Details of the panel of arbitrators behind the new scheme are awaited but the RICS has stated that the arbitrators are experienced construction and/or engineering professionals (including surveyors, lawyers, engineers and architects). Certainly in terms of the success of the RICS Arbitration Scheme, much will turn on the composition of that panel.

The impact of the Jackson reforms and the possible uncertainty that this brings with regards to costs, together with the recent hike in court fees, may make arbitration more appealing than the TCC, even though the venue and arbitrator's costs are likely to be significantly higher than court fees in high value disputes. As mentioned above, the rules for the Select Arbitration Service have not yet been published - details of the process will obviously be relevant when choosing a forum and considering costs.

Parties will also continue to favour arbitration over litigation where they wish to keep disputes out of the public domain. Courts are largely open to the public (including the press) and non-parties can potentially access statements of case filed at court.

Watch this space

In addition to the composition of the panel of arbitrators, the key to the success of the RICS Arbitration Scheme is likely to be the extent to which parties are attracted to use the services on an ad hoc basis at the time a substantive dispute arises. As we all know however, by this point, positions are often entrenched and the adjudication and litigation processes that are available "as of right" may appear more viable than seeking to obtain an agreement to arbitrate.

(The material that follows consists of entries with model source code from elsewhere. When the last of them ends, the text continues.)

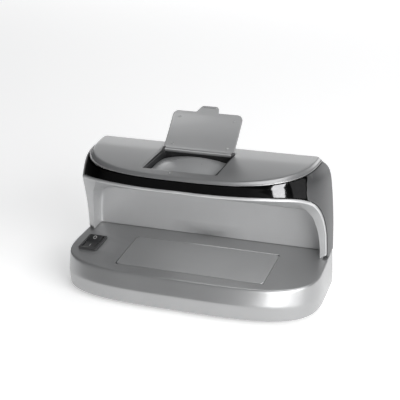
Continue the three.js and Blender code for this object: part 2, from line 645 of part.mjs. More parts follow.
// ---- Lamp ------------------------------------------------------------------------------
function lampUnit() {
  const centre = [TUBE_Y, TUBE_Z];
  const end = TUBE_LENGTH / 2;
  const capLength = 8;
  const glass = cylinder('x', TUBE_RADIUS, -end + capLength + GAP, end - capLength - GAP, centre, 18);
  const pieces = [piece('uv_tube', glass, MATERIALS.lampGlass())];
  for (const [side, label] of [[-1, 'left'], [1, 'right']]) {
    const span = (a, b) => [Math.min(side * a, side * b), Math.max(side * a, side * b)];
    const cap = cylinder('x', TUBE_RADIUS + 0.2, ...span(end - capLength, end), centre, 18);
    const pins = [-2.4, 2.4].map(
      (offset) => cylinder('x', 1.1, ...span(end - 1, end + 6), [TUBE_Y, TUBE_Z + offset], 8));
    pieces.push(piece(`tube_cap_${label}`, joined([cap, ...pins]), MATERIALS.aluminium()));
    const pinSlot = box(
      ...span(end - 1, end + 6.5), TUBE_Y - 1.5, TUBE_Y + 1.5, TUBE_Z - 12, TUBE_Z + 4);
    const holder = box(
      ...span(end + GAP, end + 9), TUBE_Y - 7, TUBE_Y + 7, TUBE_Z - 7.4, TUBE_Z + 12,
    ).subtract(pinSlot);
    pieces.push(piece(`lamp_holder_${label}`, holder, MATERIALS.ceramic()));
  }
  const arc = [];
  for (const [radius, steps] of [[10, [...Array(13).keys()]], [10.7, [...Array(13).keys()].reverse()]]) {
    for (const i of steps) {
      const angle = THREE.MathUtils.degToRad(5 + 175 * (i / 12));
      arc.push([TUBE_Y + radius * Math.cos(angle), TUBE_Z + radius * Math.sin(angle)]);
    }
  }
  const reflector = sidePrism(arc, -end + 1, end - 1);
  pieces.push(piece('reflector', reflector, MATERIALS.aluminium()));
  return pieces;
}

// A clear pane that lies on the liner's sloping roof, over the lamp slot.
function lampWindow() {
  const { halfWidth, from, to } = LAMP_SLOT;
  const roofAt = (distance) => {
    const next = BAY_ROOF.findIndex(([d]) => d > distance);
    const [a, b] = [BAY_ROOF[next - 1], BAY_ROOF[next]];
    return a[1] + ((b[1] - a[1]) * (distance - a[0])) / (b[0] - a[0]);
  };
  const rise = 2 + 0.7;
  const [near, far] = [to + 1.8, from - 1.2];
  const pane = sidePrism([
    [-near, roofAt(near) + rise], [-far, roofAt(far) + rise + 0.5],
    [-far, roofAt(far) + rise + 2], [-near, roofAt(near) + rise + 1.5],
  ], -halfWidth - 3, halfWidth + 3);
  return piece('lamp_window', pane, MATERIALS.lens());
}

function wireLoom() {
  const path = new THREE.CatmullRomCurve3([
    [WIRE_X - 2, -24, 9], [WIRE_X - 1, -12, 11], [WIRE_X, -5, 18], [WIRE_X, -4.2, 27],
    [WIRE_X, -4.2, 45], [WIRE_X, -4.2, 72], [WIRE_X, -6, 84], [WIRE_X - 2, -10, 92.6], [73, -16, 92.8],
  ].map((p) => new THREE.Vector3(...p)), false, 'centripetal');
  const section = new THREE.Shape(
    Array.from({ length: 8 }, (_, i) => new THREE.Vector2(
      1.1 * Math.cos((i * Math.PI) / 4), 1.1 * Math.sin((i * Math.PI) / 4))));
  const tube = new THREE.ExtrudeGeometry(section, { steps: 30, extrudePath: path, bevelEnabled: false });
  return piece('lamp_wires', toSolid(tube), MATERIALS.wire());
}

// ---- Assembly --------------------------------------------------------------------------
const detector = new THREE.Group();
detector.add(baseShell(), bottomPlate());
FOOT_SPOTS.forEach((spot, i) => detector.add(foot(`foot_${i + 1}`, spot)));
SCREW_SPOTS.forEach((spot, i) => detector.add(bottomScrew(`bottom_screw_${i + 1}`, spot)));
detector.add(watermarkWindow(), watermarkBoard(), ...electronics(), ...powerInlet());
detector.add(...rockerSwitch());
detector.add(rearHousing(), visorBand(), bayLiner(), topCover());
detector.add(lensFrame(), magnifierLens(), inspectionLid(), lidHingePin());
detector.add(...lampUnit(), lampWindow(), wireLoom());

// Put the origin on the resting surface, under the middle of the bounding box.
detector.updateMatrixWorld(true);
const bounds = new THREE.Box3().setFromObject(detector, true);
const middle = bounds.getCenter(new THREE.Vector3());
detector.position.set(-middle.x, -middle.y, -bounds.min.z);

export default detector;
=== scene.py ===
"""Looks of a counter-top banknote detector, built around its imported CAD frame.

Lengths in the tables and functions are millimetres, measured like the CAD: X to the user's
right, -Y towards the user from the plane of the back, and Z up from the resting surface.
new_object() turns them into metres in the row's frame.
"""

import json
import math

import bmesh
import bpy
from mathutils import Matrix, Vector


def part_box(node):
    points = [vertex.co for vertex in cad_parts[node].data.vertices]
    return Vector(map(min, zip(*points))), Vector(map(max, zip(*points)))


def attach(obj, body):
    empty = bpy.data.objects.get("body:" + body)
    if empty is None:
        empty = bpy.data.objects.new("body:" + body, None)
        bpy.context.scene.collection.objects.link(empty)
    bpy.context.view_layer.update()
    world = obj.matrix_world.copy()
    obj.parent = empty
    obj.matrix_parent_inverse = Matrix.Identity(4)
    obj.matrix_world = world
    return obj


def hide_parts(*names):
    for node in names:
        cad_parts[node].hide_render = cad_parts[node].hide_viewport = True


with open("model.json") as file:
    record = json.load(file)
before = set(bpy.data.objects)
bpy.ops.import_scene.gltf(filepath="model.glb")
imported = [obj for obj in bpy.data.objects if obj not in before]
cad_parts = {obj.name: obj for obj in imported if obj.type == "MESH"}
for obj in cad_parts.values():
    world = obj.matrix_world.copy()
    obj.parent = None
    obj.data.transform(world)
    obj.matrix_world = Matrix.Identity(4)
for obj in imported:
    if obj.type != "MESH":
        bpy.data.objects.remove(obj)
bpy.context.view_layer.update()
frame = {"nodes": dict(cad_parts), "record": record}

MM = 0.001
SHIFT_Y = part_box("rear_housing")[1].y / MM  # the plane of the back, in the row's frame

# ---- Dimensions, shared with the CAD unless a comment says otherwise -----------------------
GAP = 0.3
BASE_BOTTOM = 3.0
BREAK_HEIGHT = 14.0
BASE_HALF_WIDTH = 94.4
BASE_DEPTH = 79.2
BASE_CORNER_START = 30.0
BASE_SQUARENESS = 3.5
BASE_FLARE = 1.6
CHIN_INSET = 5.2
TRAY_HEIGHT = 30.6
TRAY_SLOPE = 0.075
HEAD_SQUARENESS = 2.85
HEAD_REACH = 70.2
HEAD_CORNER_RADIUS = 3.0
COVER_CORNER_RADIUS = 2.4
VISOR_JOINT = [(41, 20), (40.4, 86), (37.6, 93), (31.5, 99)]
LIP_HEIGHT = 97.3
TOP_HEIGHT = 100.2
LENS_X = -3.4
WELL_WIDTH = 54.6
WELL_BACK = -13.9
WELL_FRONT = -54.9
HINGE_Y = -16.4
HINGE_Z = 99.3
LID_LENGTH = 32.8
LID_WIDTH = 54.0
LID_THICKNESS = 1.4
LID_OPEN_ANGLE = 137
SWITCH_X = -80.5
SWITCH_Y = -40.4
ROCKER_TILT = 9  # degrees, half of the rocker's whole travel
WALL = 2.4
HEAD_SECTIONS = [  # height, half-width, reach, back; the last row is not in the CAD
    (30, 94.4, 70.2, 0), (52, 94.2, 70.2, 0), (67, 93.5, 70.2, 0), (79, 92.6, 70.2, 0),
    (88, 91.4, 69.4, 0), (93.5, 89.4, 69.1, 0.4), (97, 86, 69, 1.6), (99, 82, 68.4, 3),
]
FRONT_LEAN = [(79, 0), (88, 0.9), (93.5, 1.0), (97, 0), (99, 0)]  # height, mm inwards; looks only
EDGE_PROFILE = [
    (17.4, 20), (17.2, 38), (18.6, 50), (21.9, 60), (26, 68), (30.5, 74),
    (37.3, 80), (46, 84.6), (57, 88), (67, 89.8), (82, 90.8),
]
BAY_CORNER_RADIUS = 10.0
RIBBON_PROUD = 2.4
RIBBON_INSET = 0.6


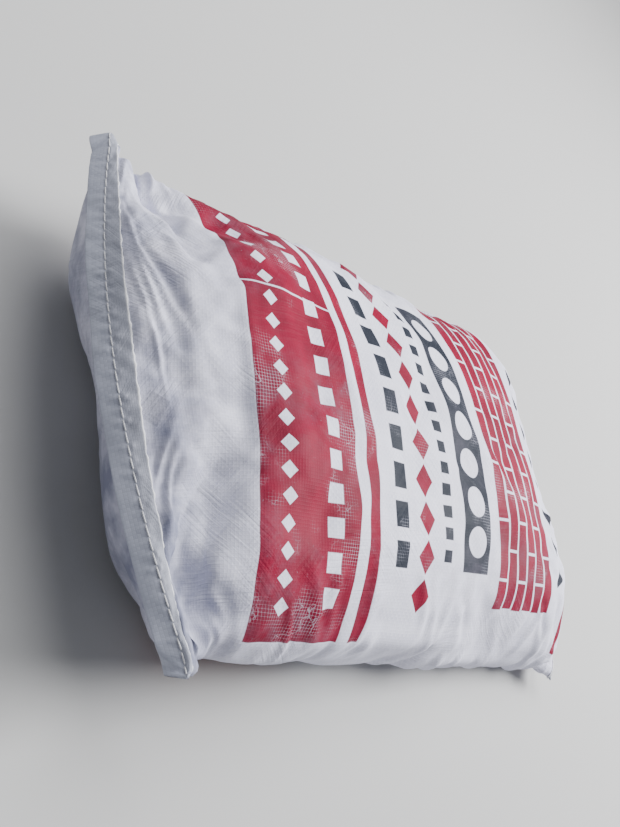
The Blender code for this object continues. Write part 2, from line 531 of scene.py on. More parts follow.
@dataclass
class FabricRelief:
    """The creases and lumps of the filled fabric, as heights over its flat metres."""

    surface: FabricSurface
    seed: int = 11
    lump_count: int = 18
    lump_height: float = 0.0011
    outward_odds: float = 0.65
    most_bend: float = 3.0
    trough_depth: float = 0.45
    trough_offset: float = 1.9
    seam_ease: float = 0.004
    flap_ease: Pair = (0.012, 0.032)
    lump_waves_around: tuple[int, int] = (3, 12)
    lump_waves_along: Pair = (20.0, 80.0)

    def zones(self) -> list[CreaseZone]:
        """The fabric's crease zones: both ends, the open faces, the sides and the four ears.

        Returns:
            The zones, in the order in which their creases are drawn.
        """
        half = self.surface.length / 2
        width = self.surface.width
        by_bottom = (-half + 0.01, -half + 0.09)
        off_ends = (-half + 0.05, half - 0.05)
        top = (0.01, width - 0.01)
        tube = (0.0, 2.0 * width)
        any_turn = (-90.0, 90.0)
        fine = (0.0032, 0.0070)
        sharp = (0.0032, 0.0048)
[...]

Undoubtedly however, the RICS Arbitration Scheme together with the new shorter and more flexible procedures offered by the court pilot schemes give parties more options for dispute resolution. The success of the RICS Arbitration Scheme and the current impetus generally for streamlining and simplifying construction resolution services will depend on whether the promised commercial benefits (in terms of reducing costs and delay whilst delivering quality decisions) are realised.